As an example of what a well-trained and educated Negro may now do, and how ready to acknowledge him a Southern white man may be, let me return once more to the plantation I spoke of in the first part of this chapter. As the years went by, the night seemed to grow darker, so that all seemed hopeless and lost. At this point relief and strength came from an unexpected source. This Southern white man's idea of Negro education had been that it merely meant a parrot-like absorption of Anglo-Saxon civilisation, with a special tendency to imitate the weaker elements of the white man's character; that it meant merely the high hat, kid gloves, a showy walking cane, patent leather shoes, and all the rest of it. To this ex-master it seemed impossible that the education of the Negro could produce any other results. And so, last of all, did he expect help or encouragement from an educated black man; but it was just from this source that help came. Soon after the process of decay began in this white man's estate, the education of a certain black man began, and began on a logical, sensible basis. It was an education that would fit him to see and appreciate the physical and moral conditions that existed in his own family and neighbourhood, and, in the present generation, would fit him to apply himself to their relief. By chance this educated Negro strayed into the employ of this white man.
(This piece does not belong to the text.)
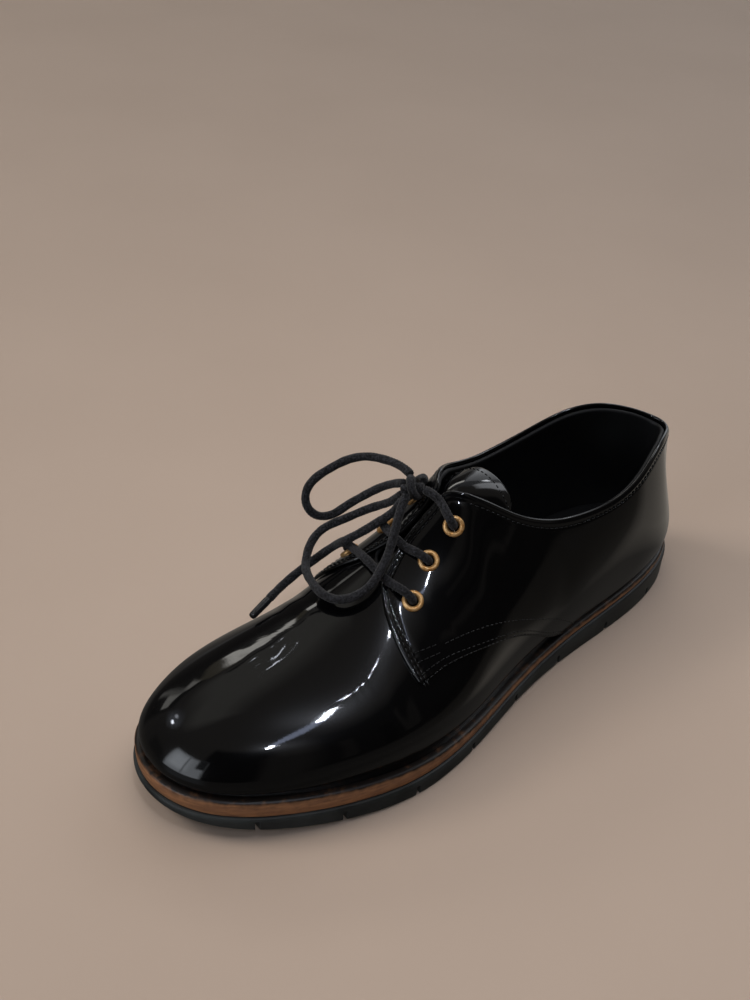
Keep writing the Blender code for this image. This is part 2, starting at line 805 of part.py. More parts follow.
def turned(name, section, centre, axis, count):
    """A closed ring turned about axis. Its section gives radius and height along the axis."""
    turn = Vector((0, 0, 1)).rotation_difference(Vector(axis)).to_matrix()
    points = []
    for i in range(count):
        angle = 2 * math.pi * i / count
        for radius, height in section:
            local = Vector((radius * math.cos(angle), radius * math.sin(angle), height))
            points.append(tuple(Vector(centre) + turn @ local))
    size = len(section)
    faces = []
    for i in range(count):
        following = (i + 1) % count
        for j in range(size):
            k = (j + 1) % size
            faces.append((i * size + j, following * size + j, following * size + k, i * size + k))
    return mesh_from(name, points, faces)


def eyelet_cutter(side, row):
    """A cylinder through the leather at an eyelet."""
    name = f"eyelet_cutter_{'outer' if side == OUTER else 'inner'}_{row + 1}"
    if name in bpy.data.objects:
        return bpy.data.objects[name]
    skin, outwards = eyelet_place(side, row)
    section = ((0.0, -4.0), (EYELET_HOLE, -4.0), (EYELET_HOLE, 3.0), (0.0, 3.0))
    return add_cutter(name, turned(name, section, skin, outwards, 12))


def build_eyelets():
    """Six brass eyelets, each a rolled flange on the quarter and a barrel through the leather."""
    for side, word in ((OUTER, "outer"), (INNER, "inner")):
        for row in range(len(EYELETS)):
            name = f"eyelet_{word}_{row + 1}"
            skin, outwards = eyelet_place(side, row)
            add_object(name, turned(name, EYELET_SECTION, skin, outwards, 12), brass(), 60)


# --------------------------------------------------------------------------------------------- the lace


def smooth_route(route, spacing):
    """Evenly spaced points of a smooth curve through a route's own points."""
    route = np.array(route)
    along = np.concatenate([[0], np.cumsum(np.linalg.norm(np.diff(route, axis=0), axis=1))])
    fine = spline(along, route, np.linspace(0, along[-1], 400))
    length = np.concatenate([[0], np.cumsum(np.linalg.norm(np.diff(fine, axis=0), axis=1))])
    wanted = np.linspace(0, length[-1], max(3, int(round(length[-1] / spacing)) + 1))
    return np.stack([np.interp(wanted, length, fine[:, axis]) for axis in range(3)], -1)


def tube(name, route, diameter, spacing, finish):
    """A round cord along a route."""
    curve = bpy.data.curves.new(name, "CURVE")
    curve.dimensions = "3D"
    curve.bevel_depth = diameter / 2 * MM
    curve.bevel_resolution = 2
    curve.use_fill_caps = True
    points = in_row(smooth_route(route, spacing))
    line = curve.splines.new("POLY")
    line.points.add(len(points) - 1)
    for point, place in zip(line.points, points):
        point.co = (*place, 1)
    curve.materials.append(finish)
    obj = bpy.data.objects.new(name, curve)
    bpy.context.scene.collection.objects.link(obj)


def through_eyelet(side, row, towards):
    """The lace's way out of an eyelet and over its flange, towards a point."""
    skin, outwards = eyelet_place(side, row)
    towards = np.array(towards) - skin
    level = towards - outwards * (towards @ outwards)
    level /= np.linalg.norm(level)
    way = ((-2.4, 0.0), (0.4, 0.0), (2.7, 0.8), (3.7, 3.2), (3.3, 5.6))
    return [skin + outwards * up + level * away for up, away in way]


def over_leather(x, y):
    """The middle of a lace that lies on the quarters."""
    side = OUTER if y >= 0 else INNER
    share = share_of(x)
    rise = rise_at_reach(side, share, lambda at: np.full_like(at, abs(y)))
    return form(side, share, rise, QUARTER_LIFT + QUARTER_THICK + GAP + 0.1 + LACE / 2)


def tip_route(route):
    """The stiff tip that goes on straight from a lace's end."""
    end, before = smooth_route(route, 2 * LACE)[[-1, -2]]
    onwards = (end - before) / np.linalg.norm(end - before)
    return [end + onwards * (GAP + along) for along in (0.0, TIP_LENGTH / 2, TIP_LENGTH)]


def build_lace():
    """The lace: two straight bars, the strands of the top row, and the bow."""
    black = lace_black()
    for name, row, crossing in (
        ("lace_bar_low", 2, ((165.4, -9.0), (166.8, -3.0), (167.0, 3.0), (165.8, 9.0))),
        ("lace_bar_middle", 1, ((153.8, -4.0), (154.4, 0.0), (153.9, 4.0))),
    ):
        middle = [over_leather(x, y) for x, y in crossing]
        route = through_eyelet(INNER, row, middle[0]) + middle + through_eyelet(OUTER, row, middle[-1])[::-1]
        tube(name, route, LACE, 3.5, black)
    strand = [(141.3, -2.3, 87.4), (140.3, 1.4, 87.0), (139.5, 4.6, 85.6)]
    tube("lace_top_outer", strand + through_eyelet(OUTER, 0, strand[-1])[::-1], LACE, 3.5, black)
    skin, outwards = eyelet_place(INNER, 0)
    strand = [skin + outwards * up for up in (-2.4, 0.6, 3.8)]
    tube("lace_top_inner", strand, LACE, 2.4, black)
    knot = turned("lace_knot", [(r, h) for h, r in ((-4.6, 0.0), *KNOT_SECTION, (4.6, 0.0))], KNOT, KNOT_AXIS, 12)
    add_object("lace_knot", knot, black)
    for name, route in (
        ("lace_loop_a", LOOP_A),
        ("lace_loop_b", LOOP_B),
        ("lace_end_a", END_A),
        ("lace_end_b", END_B),
    ):
        tube(name, route, LACE, 2 * LACE, black)
    tube("lace_tip_a", tip_route(END_A), TIP, TIP_LENGTH / 2, black)
    tube("lace_tip_b", tip_route(END_B), TIP, TIP_LENGTH / 2, black)


def build():
    clear_scene()
    build_outsole()
    build_midsole()
    build_insole()
    build_upper()
    build_quarter(OUTER, "quarter_outer")
    build_quarter(INNER, "quarter_inner")
    build_tongue()
    build_eyelets()
    build_lace()


build()
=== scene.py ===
"""Left derby-cut oxford shoe in black patent leather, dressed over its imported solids.

Lengths are millimetres in the shoe's own axes: x from the heel's back edge to the toe, y to the outer
(lateral) side, z up from the ground. in_row() turns them into the frame's metres. The sections follow the
shoe as it is put together: sole, insole, upper, quarters, tongue, eyelets, laces. The studio comes last.
"""

import math

import bmesh
import bpy
import numpy as np
from mathutils import Matrix, Vector


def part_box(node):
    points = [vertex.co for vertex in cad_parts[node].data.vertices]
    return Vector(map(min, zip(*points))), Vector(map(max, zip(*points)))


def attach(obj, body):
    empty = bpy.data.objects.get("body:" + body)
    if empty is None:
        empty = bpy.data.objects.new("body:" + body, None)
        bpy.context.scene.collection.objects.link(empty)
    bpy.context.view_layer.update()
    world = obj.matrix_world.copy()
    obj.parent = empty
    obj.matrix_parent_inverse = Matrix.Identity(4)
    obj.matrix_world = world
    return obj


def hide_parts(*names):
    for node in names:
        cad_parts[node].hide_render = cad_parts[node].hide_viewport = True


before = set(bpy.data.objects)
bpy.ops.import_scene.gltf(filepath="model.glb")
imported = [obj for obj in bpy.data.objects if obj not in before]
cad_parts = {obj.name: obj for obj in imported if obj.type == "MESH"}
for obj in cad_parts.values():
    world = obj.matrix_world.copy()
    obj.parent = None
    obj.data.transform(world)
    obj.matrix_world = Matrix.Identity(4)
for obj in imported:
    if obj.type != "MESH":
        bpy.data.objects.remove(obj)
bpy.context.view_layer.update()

# ---------------------------------------- outsole
# A unit of black rubber, moulded in one piece with its low heel. Grooves across the tread open as notches in
# its side. Its skin comes matt from the mould and takes a little dust at the ground.

MM = 0.001
GAP = 0.3  # between two pieces that touch
OUTER, INNER = 1, -1  # the two sides of the foot
SIDES = ((OUTER, "outer"), (INNER, "inner"))
heel_edge, toe_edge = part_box("outsole")
LENGTH = (toe_edge.x - heel_edge.x) / MM

# x, half-widths of the outsole to the outer and to the inner side.
OUTLINE = (
    (0, 0, 0), (2.6, 8.8, 9), (8.4, 16.4, 16.3), (26.5, 26.5, 26.3), (53, 32, 30), (85, 35, 28),
    (119, 41.2, 25), (152, 50.5, 29), (180, 54.5, 35), (206, 50.8, 37), (230, 42.3, 33), (248, 32, 25.5),
    (259, 20.5, 17), (LENGTH, 0, 0),
)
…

His employer soon learned that this Negro not only had a knowledge of science, mathematics, and literature in his head, but in his hands as well. This black man applied his knowledge of agricultural chemistry to the redemption of the soil; and soon the washes and gulleys began to disappear, and the waste places began to bloom. New and improved machinery in a few months began to rob labour of its toil and drudgery. The animals were given systematic and kindly attention. Fences were repaired and rebuilt. Whitewash and paint were made to do duty. Everywhere order slowly began to replace confusion; hope, despair; and profits, losses. As he observed, day by day, new life and strength being imparted to every department of his property, this white son of the South began revising his own creed regarding the wisdom of educating Negroes.